Agent and AgentGroup#

tomsup.agent#

docstring

class tomsup.agent.Agent(strategy: Optional[str] = None, save_history: bool = False, **kwargs)[source]#

Bases: object

Agent is super (parent) class for creating agents in tomsup.

__init__(strategy: Optional[str] = None, save_history: bool = False, **kwargs)[source]#

Parameters:

strategy (Optional[str], optional) – The strategy of the agent you wish to create. Defaults to None. It is recommended to use create_agents() to create instead of the Agent class
save_history (bool, optional) – Should the history of the agent be saved. Defaults to False.
kwargs (dict) –

get_choice() → int[source]#

Returns:: the agents choice in the previous round
Return type:: int

get_history(key: Optional[str] = None, format: str = 'df') → Union[dict, DataFrame, list][source]#

Return the agents history. This include only information relevant to the agent. E.g. for a Random bias (RB) agent only its choice is saved, while opponent choice is not as it used by the agent.

Parameters:

key (Optional[str], optional) – The item of interest in the history. Defaults to None, which returns all the entire history.
format (str, optional) – Format of the return, options include “list”, “dict” and “df”, which is a pandas dataframe. Defaults to “df”.

Returns:

The history in the specified format

Return type:

Union[dict, pd.DataFrame, list]

get_start_params() → dict[source]#

Returns:: The starting parameters of the agent.
Return type:: dict

get_strategy() → str[source]#

Returns:: The strategy of the agent
Return type:: str

plot_choice(show: bool = True) → None[source]#: Plot the choices of the agent :param show: Should plt.show be run at the end. Defaults to True. :type show: bool, optional

plot_internal(fun: Callable, show: bool = True) → None[source]#

Function for plotting internal states of agent

Parameters:

fun (Callable) – a function which to use to extract from the internal states dict
show (bool) – Should it run plt.show at the end of plotting? Default to True

Examples

>>> # plotting the est. probability of opp. choosing one over trials
>>> tom1.plot_internal(fun=lambda internal_states: internal_states["own_states"]["p_op"])
>>> # plotting the agent belief about its opponents theory of mind level (p_k)
>>> # probability of sophistication level k=0
>>> tom2.plot_internal(fun=lambda internal_states: internal_states["own_states"]["p_k"][0])
>>> # probability of sophistication level k=1
>>> tom2.plot_internal(fun=lambda internal_states: internal_states["own_states"]["p_k"][1])

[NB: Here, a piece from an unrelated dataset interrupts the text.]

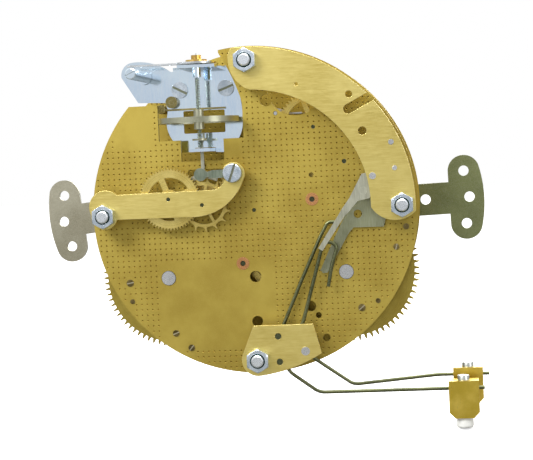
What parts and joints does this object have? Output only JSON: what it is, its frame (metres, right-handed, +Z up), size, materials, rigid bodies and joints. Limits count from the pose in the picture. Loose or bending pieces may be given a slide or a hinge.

reset(save_history: Optional[bool] = None)[source]#

resets the agent to its starting parameters

Parameters:: save_history (Optional[bool], optional) – Should the agent history be saved? Defaults to None, which keeps the previous state.

class tomsup.agent.AgentGroup(agents: List[str], start_params: Optional[List[dict]] = None)[source]#

Bases: object

An agent group is a group of agents. It is a utility class to allow for easily setting up tournaments.

Examples

>>> round_table = AgentGroup(agents=['RB']*2,             start_params=[{'bias': 1}]*2)
>>> round_table.agent_names
['RB_0', 'RB_1']
>>> RB_0 = round_table.get_agent('RB_0') # extract an agent
>>> RB_0.bias == 1 # should naturally be 1, as we specified it
True
>>> round_table.set_env('round_robin')
>>> result = round_table.compete(p_matrix="penny_competitive",             n_rounds=100, n_sim=10)
Currently the pair, ('RB_0', 'RB_1'), is competing for 10 simulations,             each containg 100 rounds.
    Running simulation 1 out of 10
    Running simulation 2 out of 10
    Running simulation 3 out of 10
    Running simulation 4 out of 10
    Running simulation 5 out of 10
    Running simulation 6 out of 10
    Running simulation 7 out of 10
    Running simulation 8 out of 10
    Running simulation 9 out of 10
    Running simulation 10 out of 10
Simulation complete
>>> result.shape[0] == 10*100 # As there is 10 simulations each containing                                        100 round
True
>>> result['payoff_agent0'].mean() == 1  # Given that both agents have             always choose 1, it is clear that agent0 always win, when playing the             competitive pennygame
True

__init__(agents: List[str], start_params: Optional[List[dict]] = None)[source]#

Parameters:

agents (List[str]) – A list of agents
start_params (Optional[List[dict]], optional) – The starting parameters of the agents specified as a dictionary pr. agent. Defaults to None, indicating default for all agent. Use empty to use default of an agent.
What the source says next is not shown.